Foreign Minister Mohammad Javad Zarif says that Iran has no strategic interest in nuclear weapons and nuclear weapons don’t serve its strategic interests.
Iranian Foreign Minister Mohammad Javad Zarif says Iran has the right to have an enrichment program under any deal with P5+1.
Zarif made the remarks at a press conferences at the end of week-long talks between Iran and P5+1 – Russia, China, France, Britain, the US, and Germany– in the Austrian capital Vienna on Monday.
“I do not believe that anybody any longer questions Iran’s enrichment program. We believe that right of Iran to the peaceful nuclear energy, including uranium enrichment, is enshrined in the NPT (Non-Proliferation Treaty), which does not require anybody’s recognition.
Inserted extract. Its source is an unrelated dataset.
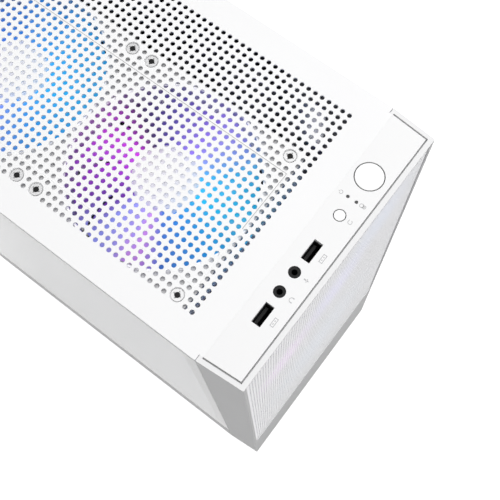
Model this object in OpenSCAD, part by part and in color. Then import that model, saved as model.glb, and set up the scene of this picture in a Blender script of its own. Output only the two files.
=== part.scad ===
// Desktop computer tower, micro-ATX size, in millimetres.
// Frame: +Z up, +X to the right as seen from the front, the front faces -Y.
// Origin: on the floor, under the middle of the overall box.

/* [Case] */
// Width over both side panels
case_w = 190; // [188:0.5:192]
// Depth from the front face to the rear panel
case_d = 350; // [348:1:360]
// Height from the floor to the top
case_h = 430; // [428:1:434]
// Height of the feet, pads included
foot_h = 12; // [10:0.5:13]
// Thickness of the sheet steel
steel = 1; // [0.8:0.1:1.1]
// Thickness of the glass side
glass_t = 4; // [3:0.5:4]

/* [Front] */
// Depth of the plastic front bezel
bezel_d = 31; // [31:0.5:33]
// Width across the bezel's front edge
bezel_front_w = 185.2; // [184:0.2:187]
// Height of the solid chin under the front mesh
chin_h = 97; // [90:1:100]
// How far the mesh sits behind the bezel's front face
mesh_recess = 1; // [0.8:0.1:1.2]

/* [Top] */
// Pitch of the square grid of vent holes
vent_pitch = 5; // [4.8:0.1:5.2]
// Diameter of a vent hole
vent_hole_d = 3; // [2.6:0.1:3.2]
// Columns of vent holes across the top
vent_columns = 31; // [29:2:31]
// Rows of vent holes along the top
vent_rows = 51; // [41:1:51]
// Width of the groove round the control strip
groove_w = 1; // [0.8:0.1:1.2]

/* [Controls] */
// Diameter of the power button
power_d = 17.2; // [16:0.1:17.4]
// Diameter of the reset button
reset_d = 6.6; // [6:0.1:6.8]
// Travel of the power button
power_travel = 2.4; // [1.5:0.1:2.4]
// Travel of the reset button
reset_travel = 1.2; // [0.8:0.1:1.6]

/* [Fans] */
// Side of a case fan's square frame
fan_size = 120; // [119:0.5:120]
// Thickness of a case fan
fan_depth = 25; // [24:0.5:25]
// Distance between a case fan's screw holes
fan_holes = 105; // [104:0.5:105]
// Blades on a case fan
fan_blades = 9; // [7:1:11]

/* [Hidden] */

fine = 48;          // sides of a round shape; the solids come out truly round
eps = 0.01;         // makes a cut run past a face
gap = 0.3;          // air between neighbouring pieces

// Outer planes of the case
x_side = case_w / 2;
thumb_head = 6;
y_front = -(case_d + thumb_head) / 2;
y_back = y_front + case_d;
z_top = case_h;
z_floor_plate = foot_h;
y_bezel_back = y_front + bezel_d;
y_panels = y_bezel_back + 0.4;
x_inner_left = -x_side + glass_t + steel + 0.5;
x_inner_right = x_side - steel - gap;
rail_h = 50;        // fixed steel rail under the glass
lip_h = 4.2;        // folded lip of the top panel
panel_top = z_top - lip_h - gap;

// Control strip
strip_back = y_bezel_back - 2.2;
strip_front = y_front + 4.2;
strip_t = 2.3;
deck_t = 2;
z_deck = z_top - strip_t - 0.2;
strip_y = y_front + 17.2;
power_x = 49.9;
reset_x = 20;
led_x = 32.3;
led_spread = 6;
usb_x = [-52.6, -6.9];
usb_opening = [13.8, 5.9];
jack_x = [-36.7, -22.7];
jack_y = strip_y + 0.5;
board_z = z_top - 20.6;
board_t = 1.6;

// Front mesh and its opening
mesh_top = z_top - 1.5;
mesh_bottom = foot_h + chin_h;
mesh_w = 179;
mesh_t = 1;
y_mesh = [y_front + mesh_recess, y_front + mesh_recess + mesh_t];
bezel_wall = 3;
filter_x = 84;
filter_z = [mesh_bottom + 4, z_deck - deck_t - 3];

// Top fans sit off centre, towards the glass
top_fan_x = -19.7;
top_fan_y = [y_front + 114.4, y_front + 234.4];
dimple_d = 9;
dimple_depth = 1.6;
dimple_floor = 0.6;
z_top_fan = z_top - steel - dimple_depth - fan_depth;
vent_y0 = y_front + 49.2;

// Front fans stand in the bezel, in front of the steel front plate
front_fan_z = [z_top - 82, z_top - 202.4];
y_front_fan = y_bezel_back - 0.5;
y_plate = y_bezel_back + 0.5;

// Rear fan and the motherboard
rear_fan = [-25.5, y_back - steel - 1, z_top - 85];
tray_x = x_side - 11;
standoff_h = 6;
pcb_t = 1.6;
pcb_x = tray_x - standoff_h - pcb_t;
pcb_size = 244;
pcb_y1 = y_back - 2;
pcb_y0 = pcb_y1 - pcb_size;
pcb_z1 = z_top - 18;
pcb_z0 = pcb_z1 - pcb_size;
standoff_y = [pcb_y1 - 10, pcb_y1 - 165, pcb_y0 + 6];
standoff_z = [pcb_z0 + 6, pcb_z0 + 80, pcb_z1 - 6];
aperture_z = [pcb_z1 - 162, pcb_z1 - 3];
aperture_x = [pcb_x - 43.9, pcb_x + 0.6];
slot_pitch = 20.3;
slot_z = [for (i = [0:3]) pcb_z0 + 12.5 + i * slot_pitch];
slot_x = [-34, 66];
cpu = [pcb_y1 - 103, pcb_z1 - 75];
dimm_y = [for (i = [0:3]) cpu[0] - 50 - i * 9.5];
dimm_len = 133;
dimm_z = cpu[1] - 6;
// Each rear port: height on the board's edge, width, rise off the board, openings in it
ports = [[pcb_z1 - 149, 16, 30, 2], [pcb_z1 - 128, 16, 16, 1], [pcb_z1 - 106, 17, 30, 2],
    [pcb_z1 - 83, 17, 16, 1], [pcb_z1 - 60, 16, 30, 2]];
port_jacks_z = pcb_z1 - 30;

// Graphics card hangs from the top slot
card_z = slot_z[3];
card_x = [-40, 66];
card_y = [y_back - 2.2 - 230, y_back - 2.2];
card_fan_y = [card_y[1] - 60, card_y[0] + 56];
card_fan_x = 9;
card_fan_r = 42;
cooler_z = [card_z - 38, card_z - 0.8];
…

The right is there. What is important is for Iran to be able to implement that right, to exercise that right without the threat of sanctions and pressure which are, in our view, illegal,” Zarif stated.
“I believe everybody has worked hard particularly over the last week… in order to overcome rather important differences” between Iran and P5+1, Zarif said, adding, that the discussions centered on two objectives — ensuring that Iran’s nuclear program remains peaceful and sanctions imposed on Iran are lifted.
“We have always said that Iran has no strategic interest in nuclear weapons and nuclear weapons don’t serve our strategic interests,” Zarif further said, adding, “Nuclear weapons are against every principle of our faith and our beliefs.”
“We seek to develop nuclear energy for peaceful purposes,” Zarif noted.
The Iranian foreign minister further touched upon the issue of illegal sanctions imposed on Iran, saying, “The sanctions are not only misguided… but are totally ineffective.”
“Sanctions do not resolve the problem,” Zarif stated. “Only, and I stress, only a negotiated resolution” can lead to the termination of standoff between Iran and the West over Tehran’s nuclear energy program.
“We believe that a negotiated resolution is within reach,” he asserted.
A political agreement between Iran and the six countries is within reach with a positive-sum rather than zero-sum perspective, said the Iranian foreign minister, adding that four months are enough to resolve outstanding issues in the nuclear negotiations.
The top diplomat further said that the rest of a now extended seven-month deadline would be used to put complicated technical issues into a final agreement.
In their last round of talks before a November 24 deadline, Iran and P5+1 held nearly a week of intense negotiations in Vienna on how to tackle the remaining obstacles that exist in the way of reaching a comprehensive agreement.
At the end of the talks, the two sides agreed to extend the Joint Plan of Action to July 1, 2015.